Are we commiserating or just reinforcing our parenting mistakes?

Parenting is SO hard. You’re only human. You can’t keep your temper / watch what they’re doing all the time / *insert some other good decision*. There is so much pressure on mothers these days.

True.

We are going to make mistakes, some of them big. There is no question about that. What’s been bothering me lately is how obsessed we seem to be with putting bandaids on each other when we admit that we’ve done something wrong. Wrong. Because parents do things that aren’t OK. Good parents do things that aren’t OK. There is a world of difference between acknowledging someone’s feelings about having done something they consider wrong while trying to help them not be consumed with guilt, and rushing in with, “It’s OK, we all do it.”

For one thing, that’s not really listening. I’m not saying we should sit in judgement over other people’s parenting choices. Their kids are theirs to parent. However, I find it really weird when I’m with a group of mums and one admits that she’s done something she’s ashamed of, like shouting at her children or spending the day pretty much ignoring them, and all of us hurry in with stories of when we’ve done it, a flurry of “I understand” and reassurance to high heaven. I have many times been this mum and I have many times been the one to tell her that it’s fine.
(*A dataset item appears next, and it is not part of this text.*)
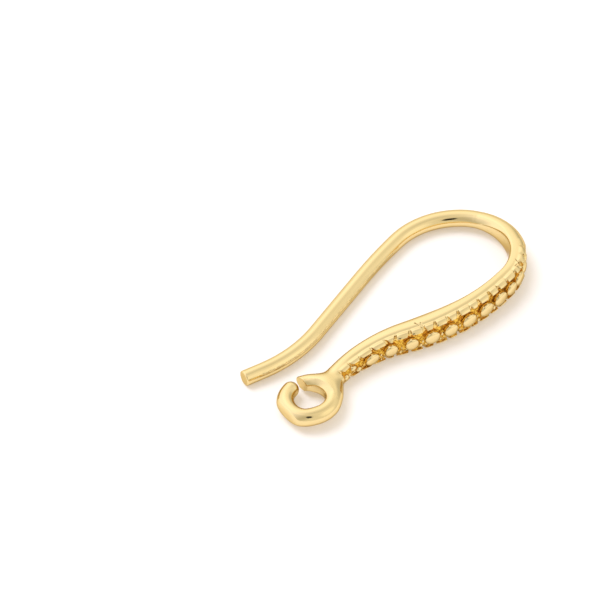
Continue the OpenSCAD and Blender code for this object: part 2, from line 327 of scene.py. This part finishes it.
def bead_field(s, n, z, place, mid, half_len, half_up, top):
    """A flat-topped bead that is sunk into the channel's floor."""
    peak = section(place)[0] + top
    flat = ((s - place) / half_len) ** 2 + ((z - mid) / half_up) ** 2
    low = np.abs((n - peak + BEAD_RISE) / BEAD_RISE)
    e = (flat ** (BEAD_POWER / 2) + low**BEAD_POWER) ** (1 / BEAD_POWER)
    return (e - 1) * BEAD_RISE


def grain_field(s, n, z, place, depth, mid, r):
    """A grain that is a little longer across the arm than along it."""
    face = section(place)[0]
    across = (z - mid) / GRAIN_STRETCH
    return np.sqrt((s - place) ** 2 + (n - face + depth) ** 2 + across**2) - r


def beaded_field(s, n, z):
    """The arm with everything on it; it starts at the ring."""
    d = np.maximum(arm_field(np.maximum(s, 0), n, z), -s)
    for shape, reach, soft, items in ((bead_field, BEAD_NEAR, BEAD_SOFT, ALL_BEADS),
                                      (grain_field, GRAIN_NEAR, GRAIN_SOFT, GRAINS)):
        for item in items:
            near = np.abs(s - item[0]) < reach
            if near.any():
                d[near] = join(d[near], shape(s[near], n[near], z[near], *item), soft)
    return d


def smoothed_drift():
    """The ring's drift at each degree from -180 to 180."""
    turns = np.arange(-180 - DRIFT_ROUND, 181 + DRIFT_ROUND)
    known = [(turn + lap, out) for lap in (-360, 0, 360) for turn, out in RING_DRIFT]
    window = np.hanning(2 * DRIFT_ROUND + 3)
    return np.convolve(np.interp(turns, *zip(*known)), window[1:-1] / window.sum(), "valid")


DRIFT_AT, DRIFT = np.arange(-180, 181), smoothed_drift()


def ring_middle(turn):
    """How far from the ring's centre the middle of its wire lies."""
    return RING_R + np.interp(turn, DRIFT_AT, DRIFT)


def ring_field(s, n, z):
    """The ring, with the lug and the free end on both sides of its gap."""
    x, y = s + START_R, -n                      # along the neck, and to its left
    rho = np.sqrt(x * x + y * y)
    turn = np.degrees(np.arctan2(y, x))
    past = (turn - LUG_TURN) % 360              # degrees past the lug's cut
    by_lug = (past > 360 - LUG_ZONE) | (past < LUG_ZONE)
    thinner = np.where(
        turn < LUG_TURN + LUG_ZONE, LUG_TAPER * ramp(turn, *LUG_TAPERS),
        FREE_TAPER * (1 - ramp(past, GAP_TURN, GAP_TURN + FREE_TAPERS_OVER)))
    wire = np.sqrt((rho - ring_middle(turn)) ** 2 + z * z) - RING_WIRE_R + thinner
    # The rounded free end.
    r, f = ring_middle(LUG_TURN + GAP_TURN), math.radians(LUG_TURN + GAP_TURN)
    from_end = np.sqrt((x - r * math.cos(f)) ** 2 + (y - r * math.sin(f)) ** 2 + z * z)
    ball = from_end - RING_WIRE_R + FREE_TAPER
    # The lug, cut by a plane that faces a little towards the ring's hole.
    f, m = math.radians(LUG_TURN), math.radians(LUG_CUT_TURN)
    plane = (x - RING_R * math.cos(f)) * math.cos(m) + (y - RING_R * math.sin(f)) * math.sin(m)
    lug = np.where(by_lug, cut(wire, plane, LUG_SOFT), FAR)
    d = np.where((past >= GAP_TURN) & ~by_lug, wire, np.minimum(lug, ball))
    # Bored through, which leaves a flat wall, and filed flat on the far side.
    d = cut(d, HOLE_R - rho, BORE_SOFT)
    f = math.radians(FILED_TURN)
    return cut(d, x * math.cos(f) + y * math.sin(f) - FILED_AT, FILED_SOFT)


def seam_at(s, n, z):
    """How far a point of the pin lies above the seam, and how strong the seam is there."""
    angle = np.arctan2(z, -n) - np.radians(np.interp(s, *zip(*SEAM)))
    strength = ramp(s, *SEAM_GROWS) * (1 - ramp(s, *SEAM_ENDS))
    return angle * WIRE_R, strength * ramp(np.cos(angle), 0, 0.3)   # none on the outer flank


def pin_field(s, n, z):
    """The bare wire, from the arm to its cut end."""
    thick = 1 - ramp(s, ARM_LEN, TAPER_TO)
    out, up = n / (1 + SWELL_OUT * thick), z / (1 + SWELL_UP * thick)
    q = np.sqrt(out**2 + up**2) - (WIRE_R - TIP_ROUND)
    above, strength = seam_at(s, n, z)
    ragged = 0.7 + 0.3 * np.sin(9.7 * s) * np.sin(4.3 * s + 1)
    q = q - SEAM_RISE * ragged * strength * np.exp(-(above / SEAM_HALF) ** 2)
    e = s - (LINE_LEN - TIP_CUT - TIP_ROUND)
    outside = np.sqrt(np.maximum(q, 0) ** 2 + np.maximum(e, 0) ** 2)
    return outside + np.minimum(np.maximum(q, e), 0) - TIP_ROUND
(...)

How is it my right to dictate that she must feel about the situation? Sometimes, it’s OK for us to feel a bit crappy about doing something that doesn’t hold with our morals and standards. Maybe it’s OK for a friend to just listen and be there with no value judgements either way. It can help to just get it out there with someone else who’s had to face the toddler tantrums, sleep deprivation and the social isolation that many mothers experience.

Not only does insisting that it’s OK to mess up and keep messing up the same way again and again ignore what a mum might truly be feeling but it opens up potential for reinforcing negativity. For everyone involved. I might go away feeling better about losing it with my toddler and lose it even more, for example.
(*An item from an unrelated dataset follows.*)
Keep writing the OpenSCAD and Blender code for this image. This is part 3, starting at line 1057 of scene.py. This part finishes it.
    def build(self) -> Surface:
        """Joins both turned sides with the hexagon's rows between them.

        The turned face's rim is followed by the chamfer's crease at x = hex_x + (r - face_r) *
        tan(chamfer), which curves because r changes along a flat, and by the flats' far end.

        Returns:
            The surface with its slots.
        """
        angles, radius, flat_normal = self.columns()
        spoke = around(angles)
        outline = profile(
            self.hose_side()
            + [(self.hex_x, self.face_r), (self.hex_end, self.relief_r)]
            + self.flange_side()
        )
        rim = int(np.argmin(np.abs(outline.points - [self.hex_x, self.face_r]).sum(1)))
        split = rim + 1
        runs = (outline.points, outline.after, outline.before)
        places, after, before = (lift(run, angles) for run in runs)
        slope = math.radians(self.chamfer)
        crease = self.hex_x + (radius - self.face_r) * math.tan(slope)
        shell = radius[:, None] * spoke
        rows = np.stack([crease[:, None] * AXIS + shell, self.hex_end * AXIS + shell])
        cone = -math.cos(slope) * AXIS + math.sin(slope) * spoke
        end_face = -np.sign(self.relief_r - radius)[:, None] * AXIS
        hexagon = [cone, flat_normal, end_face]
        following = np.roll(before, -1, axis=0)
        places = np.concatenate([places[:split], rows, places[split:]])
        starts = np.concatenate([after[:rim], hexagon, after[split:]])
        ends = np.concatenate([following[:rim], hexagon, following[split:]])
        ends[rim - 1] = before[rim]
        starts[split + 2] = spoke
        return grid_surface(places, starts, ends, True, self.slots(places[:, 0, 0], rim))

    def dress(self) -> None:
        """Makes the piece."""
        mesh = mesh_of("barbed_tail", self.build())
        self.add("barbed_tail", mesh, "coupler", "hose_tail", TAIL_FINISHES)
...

Are we so enveloped by a culture of complaining about everything – our children, our parenting, our own parents, the government – that it’s just easier to say that kids are resilient so what we do doesn’t matter? Is that easier than really listening to each other, noticing the beauty in each other and simply saying, “You’ve had a hard day. I can see how much you love your children and that you’re disappointed in yourself for what you’ve done. Tomorrow is a new day.” The responses sound similar but the latter doesn’t reinterpret, praise or criticise the other person’s experience, I feel.

All of this is just me having a little think out loud. I’d love to know your thoughts. When does commiserating cross the line?